#### SHORT TASK:
In the listing below, find the line that contains "leftCheek, rightCheek, rest);" and the line that contains "for body, members". Quote both and every line between them, exactly, and nothing more.

#### SOURCE RECORDS:
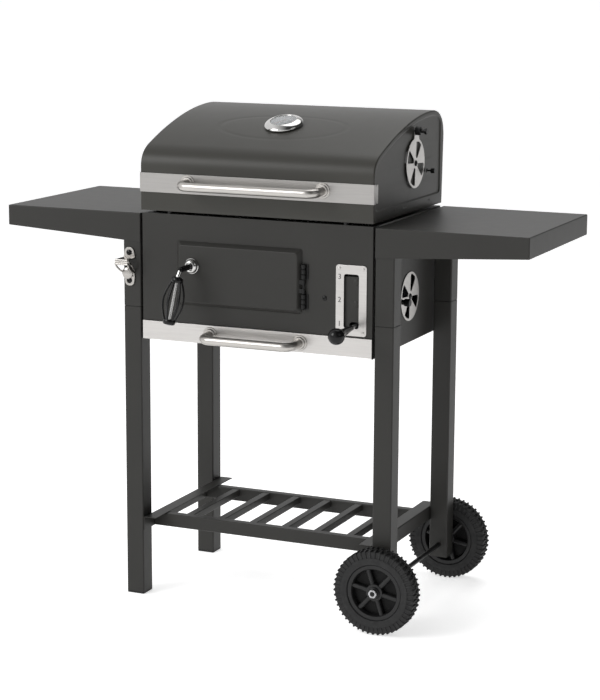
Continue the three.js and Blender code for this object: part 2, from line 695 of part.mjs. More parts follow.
// ---------------------------------------------------------------- charcoal lift
function charcoalPan() {
  const slots = [];
  for (let i = 0; i < 5; i += 1) {
    for (let k = 0; k < 3; k += 1) {
      const x = (i - 2) * 84;
      const y = 80 + k * 88;
      slots.push(block(x - 24, x + 24, y, y + 9, PAN_LOW - 5, PAN_LOW + 5));
    }
  }
  return cut(
    block(-236, 236, 22, 358, PAN_LOW, PAN_HIGH),
    block(-234.5, 234.5, 23.5, 356.5, PAN_LOW + SHEET, PAN_HIGH + 10),
    ...slots,
  );
}
add('charcoal_pan', charcoalPan(), 'enamel');

// Carrier under the pan, its shield behind the window and the lever's pivot pin.
function liftFrame() {
  const top = PAN_LOW - GAP;
  const low = top - 3.2;
  const frame = cut(block(-205, 205, 36, 344, low, top), block(-185, 185, 56, 324, low - 5, top + 5));
  const bridge = block(188, 236, 11, 76, low, top);
  const shield = cut(
    block(190, 234, 11, 13, 606, 724),
    block(205, 226, 5, 20, LEVER_Z - 6, LEVER_Z + 5.6),
    barY(LEVER_X, 661, 6, 12, 20, 16),
    barY(LEVER_X, 705, 6, 12, 20, 16),
  );
  return join(frame, bridge, shield, barZ(LEVER_X, LEVER_PIVOT_Y, 3, 611, top - 1, 16));
}
add('lift_frame', liftFrame(), 'blackPaint');

const KNOB_Y = FRONT_Y + KNOB_R;
const KNOB_DROP = 4.5;

function liftLever() {
  const rod = bentTube([[LEVER_X, LEVER_PIVOT_Y + 12, LEVER_Z], [LEVER_X, -14, LEVER_Z],
    [LEVER_X, KNOB_Y + KNOB_R + 0.5, LEVER_Z - KNOB_DROP]], 4, 8);
  const eye = barZ(LEVER_X, LEVER_PIVOT_Y, 7.5, LEVER_Z - 4, LEVER_Z + 4, 20);
  return cut(join(rod, eye), barZ(LEVER_X, LEVER_PIVOT_Y, 3.4, LEVER_Z - 20, LEVER_Z + 20, 16));
}
add('lift_lever', liftLever(), 'zinc');
add('lever_knob', new THREE.SphereGeometry(KNOB_R, 18, 12)
  .translate(LEVER_X, KNOB_Y, LEVER_Z - KNOB_DROP), 'plastic');

// Plate round the window, with a rivet head in each corner.
function gaugePlate() {
  const [x0, x1, z0, z1] = [177.6, 243.4, 598, 739.5];
  const corner = 6;
  const shape = new THREE.Shape();
  shape.absarc(x0 + corner, z0 + corner, corner, Math.PI, 1.5 * Math.PI);
  shape.absarc(x1 - corner, z0 + corner, corner, 1.5 * Math.PI, 2 * Math.PI);
  shape.absarc(x1 - corner, z1 - corner, corner, 0, 0.5 * Math.PI);
  shape.absarc(x0 + corner, z1 - corner, corner, 0.5 * Math.PI, Math.PI);
  const plate = extrudeY(shape, -GAP - SHEET, -GAP, 4);
  const { left, right, low, high } = WINDOW;
  const rivets = [];
  for (const x of [x0 + 7, x1 - 7]) {
    for (const z of [z0 + 7, z1 - 7]) rivets.push(barY(x, z, 3, -3.4, -1, 10));
  }
  return join(cut(plate, block(left, right, -10, 10, low, high)), ...rivets);
}
add('gauge_plate', gaugePlate(), 'stainless');

// ---------------------------------------------------------------- cooking grates
function cookingGrate() {
  const [x0, x1, y0, y1] = [1, 239, 18, 361];
  const border = 7;
  const high = GRATE_LOW + 8;
  const frame = cut(
    block(x0, x1, y0, y1, GRATE_LOW, high),
    block(x0 + border, x1 - border, y0 + border, y1 - border, GRATE_LOW - 5, high + 5),
  );
  const bars = [];
  const count = 11;
  const pitch = (x1 - x0 - border) / (count + 1);
  for (let i = 1; i <= count; i += 1) {
    const x = x0 + border / 2 + i * pitch;
    bars.push(block(x - 2.5, x + 2.5, y0 + 3, y1 - 3, GRATE_LOW + 1, high - 0.5));
  }
  return join(frame, ...bars);
}
add('cooking_grate_right', cookingGrate(), 'enamel');
add('cooking_grate_left', mirrorX(cookingGrate()), 'enamel');

// ---------------------------------------------------------------- bottle opener
const OPENER = { x: -283, top: 744, thick: 3, half: 14.6, reach: 38 };

// Two screwed lugs, a hood with a hooked lip between two cheeks, and a rounded rest below it.
function bottleOpener() {
  const { x, top, thick, half, reach } = OPENER;
  const back = -GAP;
  const face = back - thick;
  const inside = back - 0.5;
  const upperLug = extrudeY(flat([
    [x - 13.5, top - 21.5], [x + 13.5, top - 21.5], [x + 9.5, top - 5], [x + 5, top],
    [x - 5, top], [x - 9.5, top - 5],
  ]), face, back);
  const lowerLug = extrudeY(flat([
    [x - 11, top - 62], [x - 9.8, top - 74], [x - 5, top - 80], [x + 5, top - 80],
    [x + 9.8, top - 74], [x + 12.6, top - 62], [x + half, top - 50], [x - half, top - 50],
  ]), face, back);
  const shade = block(x - half, x + half, -reach, inside, top - 23.5, top - 20.5);
  const lip = block(x - half, x + half, -reach, thick - reach, top - 31.5, top - 21);
  const cheek = flat([
    [-reach, top - 21], [-reach, top - 31.5], [-14, top - 47], [inside, top - 52],
    [inside, top - 21],
  ]);
  const leftCheek = extrudeX(cheek, x - half, x - half + thick);
  const rightCheek = extrudeX(cheek, x + half - thick, x + half);
  const rest = barY(x, top - 53.5, 11.5, -9, inside, 16);
  return join(upperLug, lowerLug, shade, lip, leftCheek, rightCheek, rest);
}
add('bottle_opener', bottleOpener(), 'chrome');

export default model;
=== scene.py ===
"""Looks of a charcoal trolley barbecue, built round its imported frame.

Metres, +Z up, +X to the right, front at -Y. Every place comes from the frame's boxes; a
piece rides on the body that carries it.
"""

import json
import math

import bmesh
import bpy
from bpy.props import FloatProperty, FloatVectorProperty, IntProperty, PointerProperty
from bpy.types import Operator, Panel, PropertyGroup
from mathutils import Matrix, Vector
from mathutils.geometry import tessellate_polygon

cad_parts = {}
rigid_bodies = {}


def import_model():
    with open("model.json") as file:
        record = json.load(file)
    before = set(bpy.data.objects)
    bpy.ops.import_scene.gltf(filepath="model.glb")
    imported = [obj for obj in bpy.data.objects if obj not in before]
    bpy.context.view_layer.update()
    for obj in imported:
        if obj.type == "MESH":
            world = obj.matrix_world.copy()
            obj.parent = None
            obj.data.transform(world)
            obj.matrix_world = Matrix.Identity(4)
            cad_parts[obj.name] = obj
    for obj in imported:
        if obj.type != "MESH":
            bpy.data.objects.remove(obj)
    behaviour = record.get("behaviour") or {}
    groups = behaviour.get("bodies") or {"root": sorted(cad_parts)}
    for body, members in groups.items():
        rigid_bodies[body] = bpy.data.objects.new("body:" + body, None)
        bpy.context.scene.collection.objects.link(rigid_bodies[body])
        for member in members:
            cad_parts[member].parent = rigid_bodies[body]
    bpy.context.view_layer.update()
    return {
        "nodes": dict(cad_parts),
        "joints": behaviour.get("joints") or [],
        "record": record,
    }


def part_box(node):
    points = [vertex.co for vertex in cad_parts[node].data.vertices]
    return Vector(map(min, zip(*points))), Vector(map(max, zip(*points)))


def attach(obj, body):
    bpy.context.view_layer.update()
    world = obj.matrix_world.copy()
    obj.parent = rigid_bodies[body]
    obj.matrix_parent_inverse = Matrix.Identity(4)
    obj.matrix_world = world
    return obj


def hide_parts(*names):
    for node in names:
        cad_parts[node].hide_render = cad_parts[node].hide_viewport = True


bl_info = {
    "name": "Charcoal Trolley Barbecue",
    "version": (1, 0, 0),
    "blender": (4, 5, 0),
    "location": "View3D > Sidebar > Barbecue",
    "description": "Builds the sheet metal, fittings, wheels and finishes of a trolley barbecue",
    "category": "Add Mesh",
}

for leftover in list(bpy.data.objects):
    bpy.data.objects.remove(leftover)
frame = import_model()

MM = 0.001
SIDES = (("left", -1), ("right", 1))
ENDS = ("front", "back")
RECORD_COLOURS = {m["slot"]: tuple(m["base_color"][:3]) for m in frame["record"]["materials"]}


# ------------------------------------------------------------------ places in the frame
class Span:
    """Rest box of one or more CAD nodes, with its sides and middle by name."""

    def __init__(self, *nodes):
        boxes = [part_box(node) for node in nodes]
        self.x0, self.y0, self.z0 = (min(low[i] for low, _ in boxes) for i in range(3))
        self.x1, self.y1, self.z1 = (max(high[i] for _, high in boxes) for i in range(3))

    @property
    def middle(self):
        return Vector((self.x0 + self.x1, self.y0 + self.y1, self.z0 + self.z1)) / 2

    @property
    def size(self):
        return Vector((self.x1 - self.x0, self.y1 - self.y0, self.z1 - self.z0))


# ------------------------------------------------------------------ outlines and paths
def rounded(points, radius, steps=4, closed=True):
    """The polygon or path with its corners turned into arcs; radius is one value or a list."""
    points = [Vector(point) for point in points]
    count = len(points)
    radii = list(radius) if isinstance(radius, (list, tuple)) else [radius] * count
    result = []
    for i, (corner, bend) in enumerate(zip(points, radii)):
        if bend <= 0 or (not closed and i in (0, count - 1)):
            result.append(corner)
            continue
        before = (points[i - 1] - corner).normalized()
        after = (points[(i + 1) % count] - corner).normalized()
        half = before.angle(after) / 2
        centre = corner + (before + after).normalized() * (bend / math.sin(half))
        start = corner + before * (bend / math.tan(half)) - centre
        end = corner + after * (bend / math.tan(half)) - centre
        swing = math.pi - 2 * half
        for k in range(steps + 1):
            share = k / steps
            mix = start * math.sin((1 - share) * swing) + end * math.sin(share * swing)
            result.append(centre + mix / math.sin(swing))
    return result


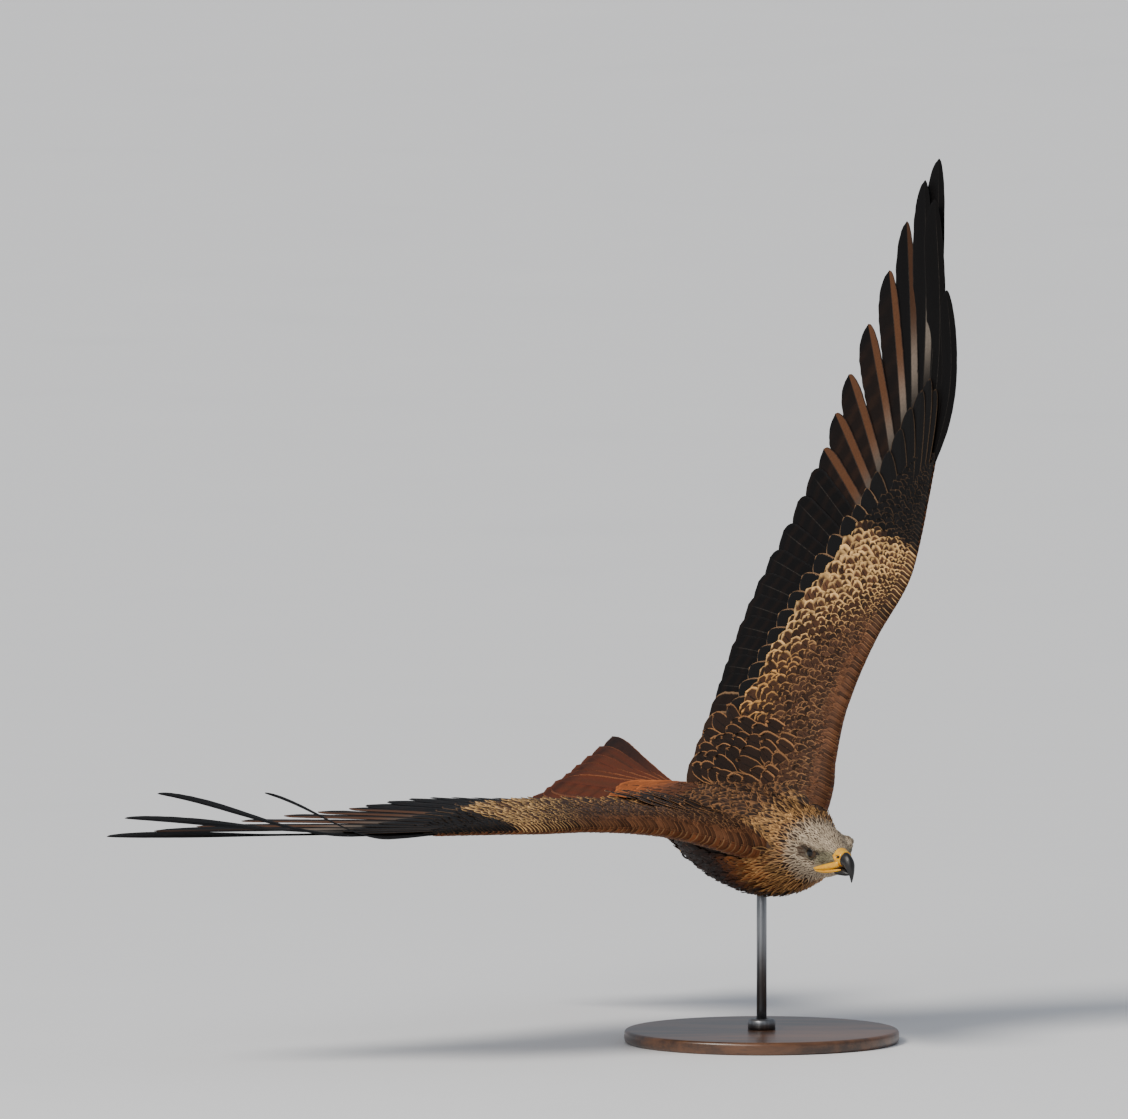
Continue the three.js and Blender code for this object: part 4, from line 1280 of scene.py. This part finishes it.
def small_coverts(side, wing):
    """Lesser and marginal coverts of the upper side."""
    rng, c = chance("lesser " + side), colours()
    spacing = through([(0, 4.6), (12, 5.6), (30, 7.8), (80, 10.0), (120, 13.5), (160, 16)])
    places = covert_lattice(rng, -6, 396, 150, spacing)
    out, fore, _ = places.T
    back = np.interp(out, [0, 60, 140, 220, 285, 320, 400], [-120, -116, -106, -92, -66, -46, -8])
    places = places[(fore > back) & (smooth(out, -10, 60) + rng.random(len(out)) > 0.2)]
    out, fore, gap = places.T
    count = len(out)
    length = gap * 2.5 * rng.uniform(0.9, 1.12, count)
    centre, fringe, width = wing_tones(out, fore)
    sheets = wing_sheets(wing, out, fore, gap, length, rng)
    drift, rim_drift = 0.3 * patches(places[:, :2], 26, 2), 0.22 * patches(places[:, :2], 38)
    return tufts(
        sheets, wing_bake(out, fore, 0), pale(centre, rng, count, 0.3, drift=drift),
        pale(fringe, rng, count, 0.18, width * rng.uniform(0.7, 1.2, count), rim_drift),
        pale(c["body_streak"], rng, count, 0.1, 0.07),
    )


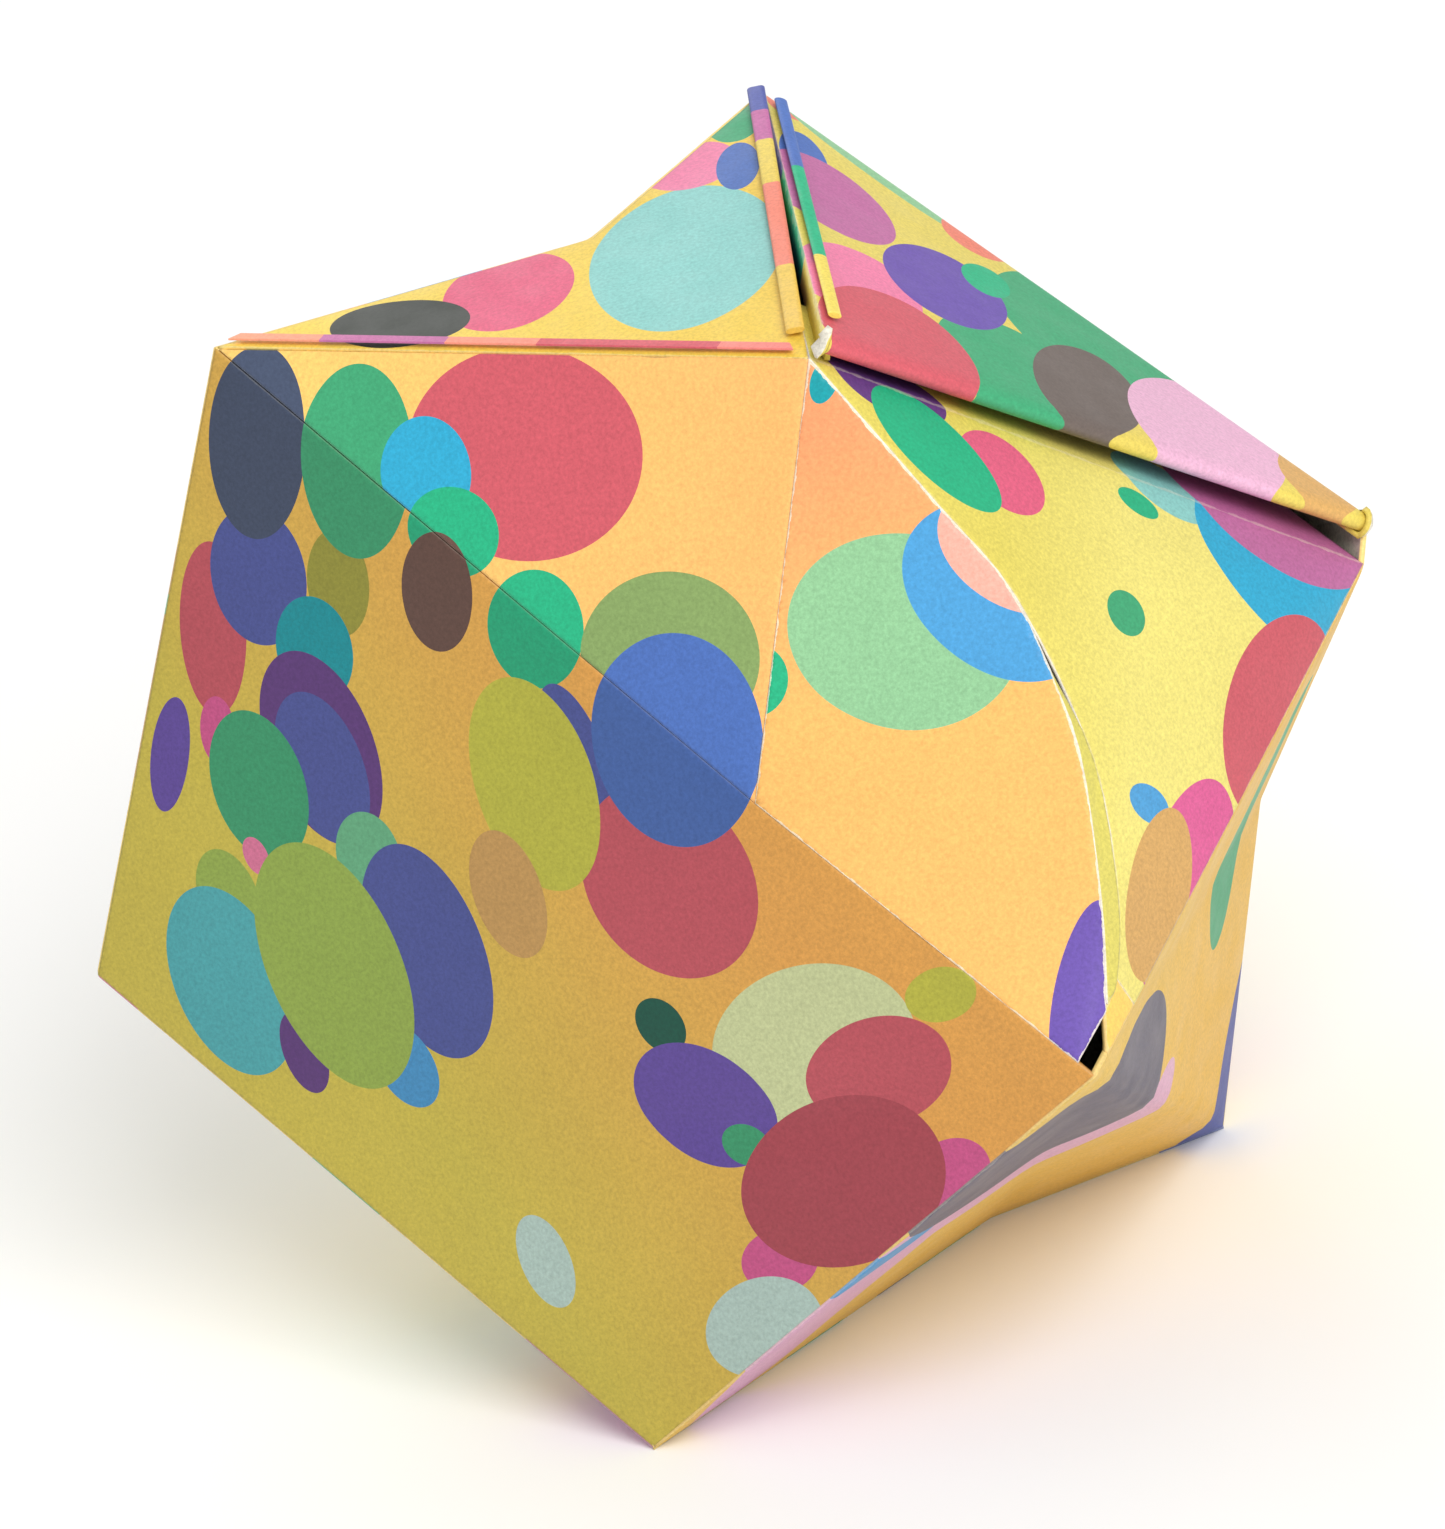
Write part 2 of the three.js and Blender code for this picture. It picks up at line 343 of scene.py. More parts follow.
# scale is noise features for each metre; shade is the darkest and lightest that it makes the paper
surface = {
    "speckle": {"scale": 3600, "detail": 3, "rough": 0.7, "shade": (0.84, 1.12), "share": 0.12},
    "cloud": {"scale": 55, "detail": 3, "rough": 0.5, "shade": (0.955, 1.03)},
    "handling": {"scale": 320, "detail": 4, "rough": 0.5, "share": 0.88},
    "noiseRange": (0.3, 0.7),
    "bump": 0.5,
}


def surfaceNoise(tree, place, kind):
    row = surface[kind]
    return noiseValue(tree, place, row["scale"], row["detail"], row["rough"])


def shaded(tree, colour, value, kind):
    grey = greyFrom(tree, spread(tree, value, *surface["noiseRange"], *surface[kind]["shade"]))
    return mixed(tree, 1.0, colour, grey, "MULTIPLY")


def paperSurface(tree, shader, place, colour, finish):
    # the print's fine speckle, broad clouds, and soft handling marks
    speckle = surfaceNoise(tree, place, "speckle")
    cloud = surfaceNoise(tree, place, "cloud")
    clouded = shaded(tree, shaded(tree, colour, speckle, "speckle"), cloud, "cloud")
    tree.links.new(clouded, shader.inputs["Base Color"])
    handled = surfaceNoise(tree, place, "handling")
    rough = spread(tree, handled, *surface["noiseRange"], finish["roughLow"], finish["roughHigh"])
    tree.links.new(rough, shader.inputs["Roughness"])
    fine = mathNode(tree, "MULTIPLY", speckle, surface["speckle"]["share"])
    soft = mathNode(tree, "MULTIPLY", handled, surface["handling"]["share"])
    height = mathNode(tree, "ADD", fine, soft)
    inputs = {"Strength": surface["bump"], "Distance": finish["grainDepth"], "Height": height}
    bump = addNode(tree, "ShaderNodeBump", None, inputs)
    tree.links.new(bump.outputs[0], shader.inputs["Normal"])


def greyFrom(tree, value):
    return addNode(tree, "ShaderNodeCombineColor", None, {0: value, 1: value, 2: value}).outputs[0]


uncoated = {"roughLow": 0.72, "roughHigh": 0.86, "grainDepth": 0.06 * mm, "specular": 0.3, "fibreShade": 0.93}


def plainPaper(name, rgb):
    material, tree, shader = blankMaterial(name)
    place = addNode(tree, "ShaderNodeTexCoord").outputs["Object"]
    fibre = noiseValue(tree, place, 900, 5, 0.65)
    darker = linear([c * uncoated["fibreShade"] for c in rgb])
    colour = mixed(tree, spread(tree, fibre, 0.35, 0.65, 0, 1), darker, linear(rgb))
    paperSurface(tree, shader, place, colour, uncoated)
    shader.inputs["Specular IOR Level"].default_value = uncoated["specular"]
    return material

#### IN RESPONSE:
  return join(upperLug, lowerLug, shade, lip, leftCheek, rightCheek, rest);
}
add('bottle_opener', bottleOpener(), 'chrome');

export default model;
=== scene.py ===
"""Looks of a charcoal trolley barbecue, built round its imported frame.

Metres, +Z up, +X to the right, front at -Y. Every place comes from the frame's boxes; a
piece rides on the body that carries it.
"""

import json
import math

import bmesh
import bpy
from bpy.props import FloatProperty, FloatVectorProperty, IntProperty, PointerProperty
from bpy.types import Operator, Panel, PropertyGroup
from mathutils import Matrix, Vector
from mathutils.geometry import tessellate_polygon

cad_parts = {}
rigid_bodies = {}


def import_model():
    with open("model.json") as file:
        record = json.load(file)
    before = set(bpy.data.objects)
    bpy.ops.import_scene.gltf(filepath="model.glb")
    imported = [obj for obj in bpy.data.objects if obj not in before]
    bpy.context.view_layer.update()
    for obj in imported:
        if obj.type == "MESH":
            world = obj.matrix_world.copy()
            obj.parent = None
            obj.data.transform(world)
            obj.matrix_world = Matrix.Identity(4)
            cad_parts[obj.name] = obj
    for obj in imported:
        if obj.type != "MESH":
            bpy.data.objects.remove(obj)
    behaviour = record.get("behaviour") or {}
    groups = behaviour.get("bodies") or {"root": sorted(cad_parts)}
    for body, members in groups.items():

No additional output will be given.